◆ **STATED EXERCISE**:
Reproduce all of the records exactly.
# # #
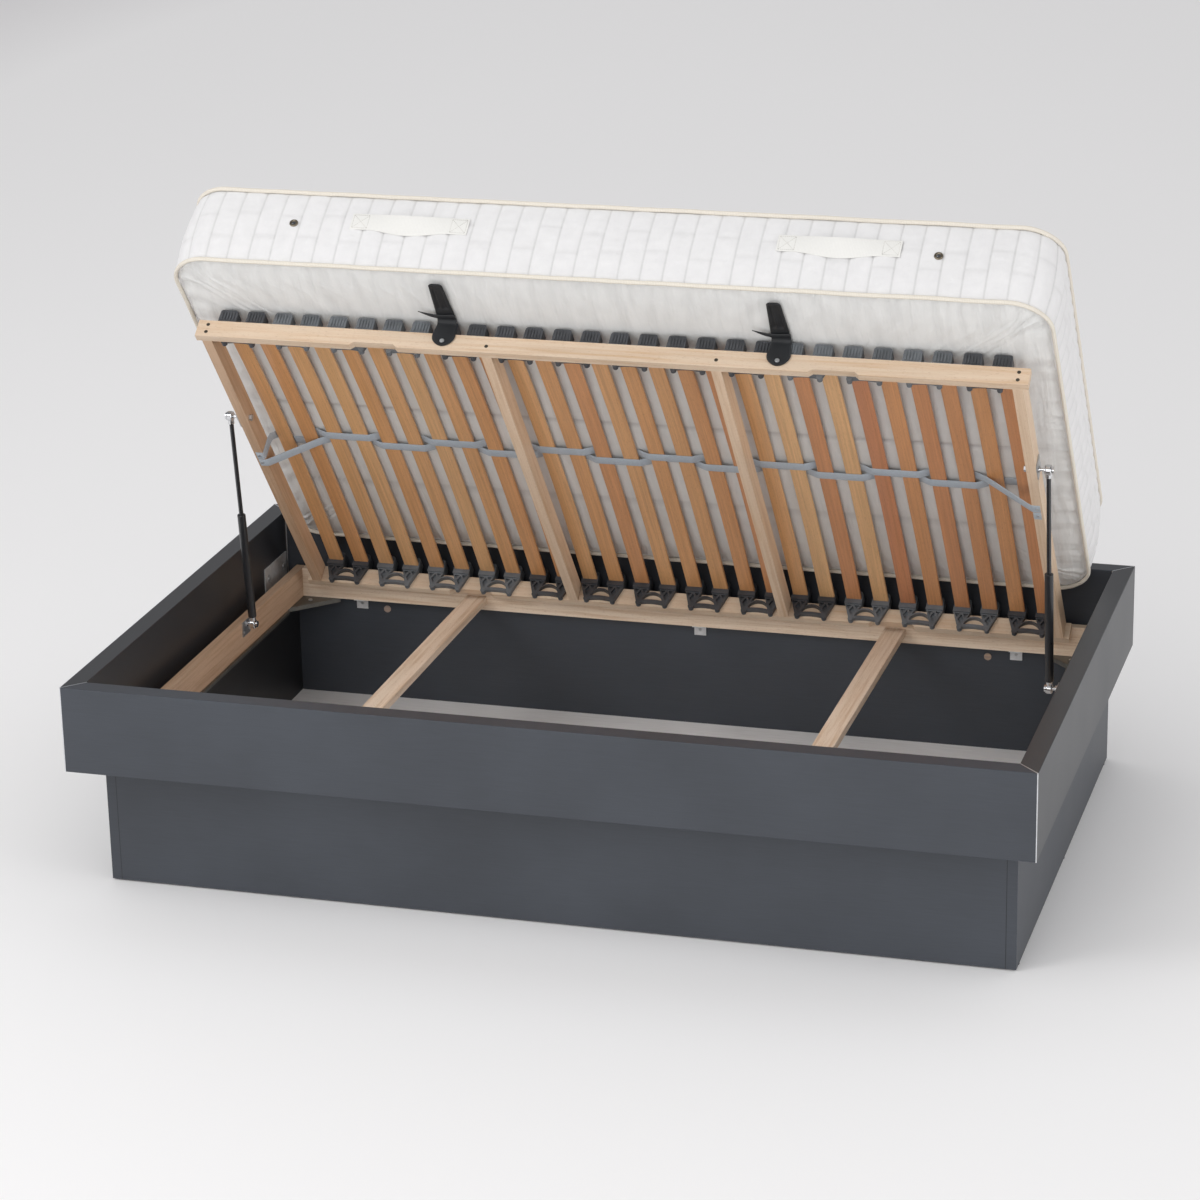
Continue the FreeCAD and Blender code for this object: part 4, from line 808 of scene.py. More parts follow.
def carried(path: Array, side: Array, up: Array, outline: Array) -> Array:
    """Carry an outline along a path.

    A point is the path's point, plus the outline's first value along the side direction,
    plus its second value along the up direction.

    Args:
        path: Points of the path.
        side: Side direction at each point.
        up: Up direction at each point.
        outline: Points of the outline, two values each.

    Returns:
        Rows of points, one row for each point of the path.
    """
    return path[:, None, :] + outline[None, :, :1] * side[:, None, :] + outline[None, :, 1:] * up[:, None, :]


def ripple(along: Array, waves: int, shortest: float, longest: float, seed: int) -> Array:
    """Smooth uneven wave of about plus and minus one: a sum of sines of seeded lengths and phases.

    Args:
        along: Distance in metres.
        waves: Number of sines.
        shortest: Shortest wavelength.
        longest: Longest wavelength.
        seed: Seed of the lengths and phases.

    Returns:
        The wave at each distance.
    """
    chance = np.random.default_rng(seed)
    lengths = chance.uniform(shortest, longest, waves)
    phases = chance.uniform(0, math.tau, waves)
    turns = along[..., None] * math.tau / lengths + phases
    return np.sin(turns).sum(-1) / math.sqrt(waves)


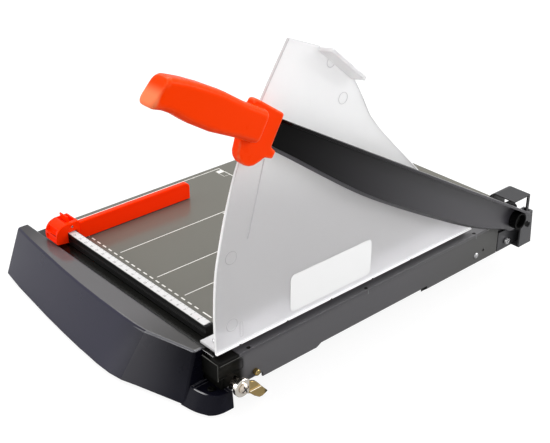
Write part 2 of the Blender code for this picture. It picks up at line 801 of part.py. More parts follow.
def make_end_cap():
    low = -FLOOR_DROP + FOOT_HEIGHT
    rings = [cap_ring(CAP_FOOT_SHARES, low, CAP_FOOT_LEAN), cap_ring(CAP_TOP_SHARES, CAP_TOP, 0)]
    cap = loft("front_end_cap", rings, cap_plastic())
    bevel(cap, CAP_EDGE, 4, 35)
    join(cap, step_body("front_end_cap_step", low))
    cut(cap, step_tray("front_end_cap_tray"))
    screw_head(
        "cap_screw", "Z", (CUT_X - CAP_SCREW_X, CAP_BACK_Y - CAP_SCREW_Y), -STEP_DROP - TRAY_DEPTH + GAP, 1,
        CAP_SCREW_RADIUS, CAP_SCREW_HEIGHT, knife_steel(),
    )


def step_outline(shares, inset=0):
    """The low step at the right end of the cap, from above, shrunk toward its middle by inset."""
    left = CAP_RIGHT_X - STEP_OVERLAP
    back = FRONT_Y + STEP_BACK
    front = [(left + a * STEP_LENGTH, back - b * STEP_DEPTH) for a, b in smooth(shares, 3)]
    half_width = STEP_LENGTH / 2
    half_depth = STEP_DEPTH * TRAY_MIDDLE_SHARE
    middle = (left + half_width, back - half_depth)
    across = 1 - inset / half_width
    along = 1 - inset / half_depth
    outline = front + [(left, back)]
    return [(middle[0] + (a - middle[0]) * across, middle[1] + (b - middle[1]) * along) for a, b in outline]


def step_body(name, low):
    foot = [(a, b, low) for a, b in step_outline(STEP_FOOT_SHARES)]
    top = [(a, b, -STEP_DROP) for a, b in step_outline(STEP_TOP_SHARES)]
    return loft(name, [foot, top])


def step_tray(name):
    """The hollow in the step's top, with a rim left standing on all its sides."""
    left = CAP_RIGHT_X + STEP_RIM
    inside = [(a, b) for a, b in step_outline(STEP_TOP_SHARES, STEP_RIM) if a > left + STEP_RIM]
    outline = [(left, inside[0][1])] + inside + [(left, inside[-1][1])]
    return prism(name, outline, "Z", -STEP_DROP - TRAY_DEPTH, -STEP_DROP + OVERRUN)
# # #
◆ **WORKED ANSWER**:
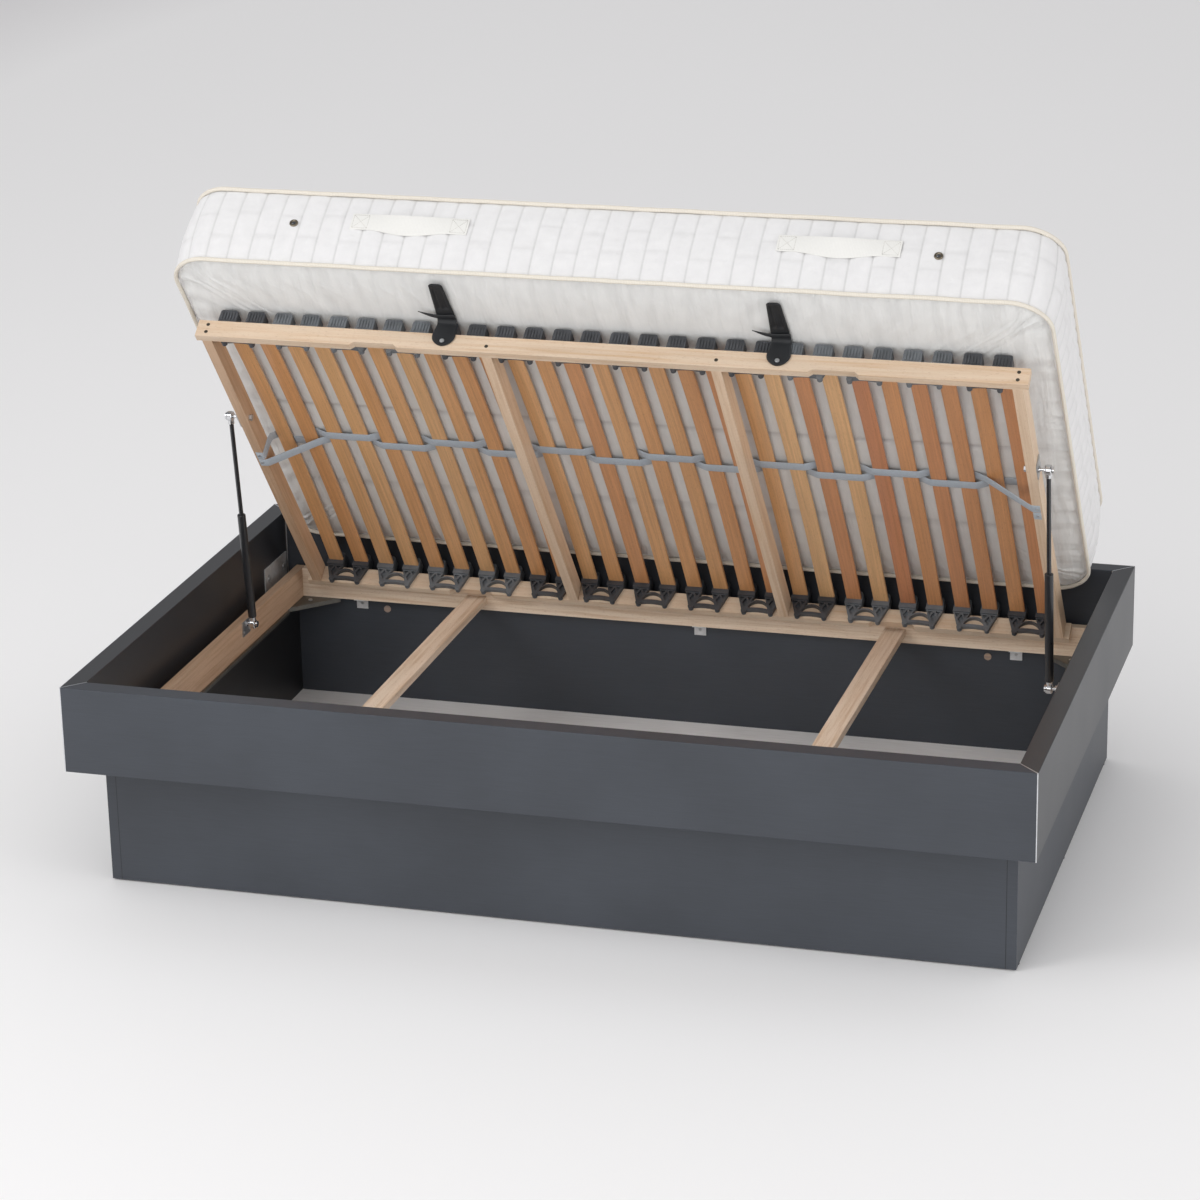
Continue the FreeCAD and Blender code for this object: part 4, from line 808 of scene.py. More parts follow.
def carried(path: Array, side: Array, up: Array, outline: Array) -> Array:
    """Carry an outline along a path.

    A point is the path's point, plus the outline's first value along the side direction,
    plus its second value along the up direction.

    Args:
        path: Points of the path.
        side: Side direction at each point.
        up: Up direction at each point.
        outline: Points of the outline, two values each.

    Returns:
        Rows of points, one row for each point of the path.
    """
    return path[:, None, :] + outline[None, :, :1] * side[:, None, :] + outline[None, :, 1:] * up[:, None, :]


def ripple(along: Array, waves: int, shortest: float, longest: float, seed: int) -> Array:
    """Smooth uneven wave of about plus and minus one: a sum of sines of seeded lengths and phases.

    Args:
        along: Distance in metres.
        waves: Number of sines.
        shortest: Shortest wavelength.
        longest: Longest wavelength.
        seed: Seed of the lengths and phases.

    Returns:
        The wave at each distance.
    """
    chance = np.random.default_rng(seed)
    lengths = chance.uniform(shortest, longest, waves)
    phases = chance.uniform(0, math.tau, waves)
    turns = along[..., None] * math.tau / lengths + phases
    return np.sin(turns).sum(-1) / math.sqrt(waves)


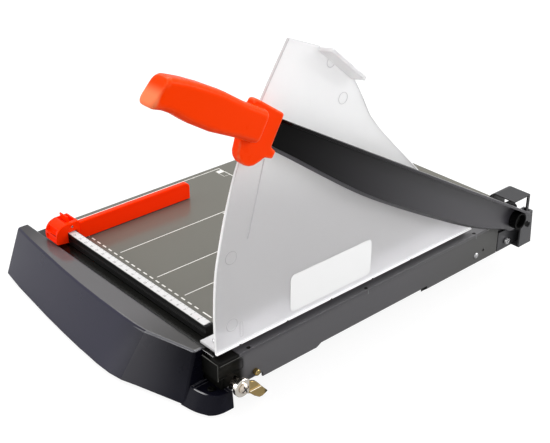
Write part 2 of the Blender code for this picture. It picks up at line 801 of part.py. More parts follow.
def make_end_cap():
    low = -FLOOR_DROP + FOOT_HEIGHT
    rings = [cap_ring(CAP_FOOT_SHARES, low, CAP_FOOT_LEAN), cap_ring(CAP_TOP_SHARES, CAP_TOP, 0)]
    cap = loft("front_end_cap", rings, cap_plastic())
    bevel(cap, CAP_EDGE, 4, 35)
    join(cap, step_body("front_end_cap_step", low))
    cut(cap, step_tray("front_end_cap_tray"))
    screw_head(
        "cap_screw", "Z", (CUT_X - CAP_SCREW_X, CAP_BACK_Y - CAP_SCREW_Y), -STEP_DROP - TRAY_DEPTH + GAP, 1,
        CAP_SCREW_RADIUS, CAP_SCREW_HEIGHT, knife_steel(),
    )


def step_outline(shares, inset=0):
    """The low step at the right end of the cap, from above, shrunk toward its middle by inset."""
    left = CAP_RIGHT_X - STEP_OVERLAP
    back = FRONT_Y + STEP_BACK
    front = [(left + a * STEP_LENGTH, back - b * STEP_DEPTH) for a, b in smooth(shares, 3)]
    half_width = STEP_LENGTH / 2
    half_depth = STEP_DEPTH * TRAY_MIDDLE_SHARE
    middle = (left + half_width, back - half_depth)
    across = 1 - inset / half_width
    along = 1 - inset / half_depth
    outline = front + [(left, back)]
    return [(middle[0] + (a - middle[0]) * across, middle[1] + (b - middle[1]) * along) for a, b in outline]


def step_body(name, low):
    foot = [(a, b, low) for a, b in step_outline(STEP_FOOT_SHARES)]
    top = [(a, b, -STEP_DROP) for a, b in step_outline(STEP_TOP_SHARES)]
    return loft(name, [foot, top])


def step_tray(name):
    """The hollow in the step's top, with a rim left standing on all its sides."""
    left = CAP_RIGHT_X + STEP_RIM
    inside = [(a, b) for a, b in step_outline(STEP_TOP_SHARES, STEP_RIM) if a > left + STEP_RIM]
    outline = [(left, inside[0][1])] + inside + [(left, inside[-1][1])]
    return prism(name, outline, "Z", -STEP_DROP - TRAY_DEPTH, -STEP_DROP + OVERRUN)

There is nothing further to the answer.